What Hadoop effectively did, he added, was usher in a broad big data ecosystem of open source software components and allow users to apply different processing techniques to different data workloads — two data management trends that are expected to continue with or without Hadoop itself.
The cloud-based data warehouse made its first appearance as a technology to watch quite a long time ago. As with big data systems, the shift of more data warehouses to the cloud also now looks inevitable.
“The cloud is where data warehouses are going. The only drawback is the huge volumes of data on premises, but there are tools for that, too,” Eckerson said, referring to software that can help users move their data to the cloud.
Fast deployment, always-on operations and the ability to more easily handle spiky performance are some of the deciding factors in going to the cloud, Eckerson said.
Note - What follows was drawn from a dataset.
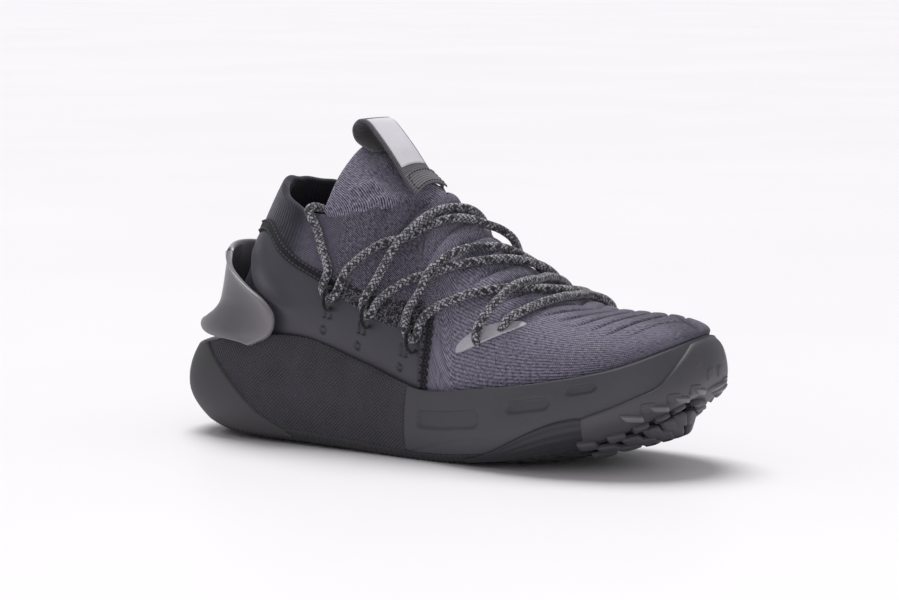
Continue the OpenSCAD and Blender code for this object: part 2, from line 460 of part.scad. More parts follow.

He added that more and more often, IT and data management teams are also glad to hand over data infrastructure responsibilities to cloud providers.
Change: Deal with it
The end of the year and beginning of a new one is an arbitrary delimiter for measuring the progress or retreat of technology and data management trends. But it’s crucial that organizations set themselves up to deal with the change that new and emerging trends bring, McKnight said. In 2019, they’ll definitely have more of it to deal with, he predicted.
“We’re going to see accelerating change in the world of data, and we’re also going to see resistance to that change,” McKnight said.
The latter part isn’t new: There always has been a “resistance factor” in organizations, McKnight continued. He said, though, that leading-edge companies increasingly are addressing the internal resistance and “being more progressive in meeting their data needs.”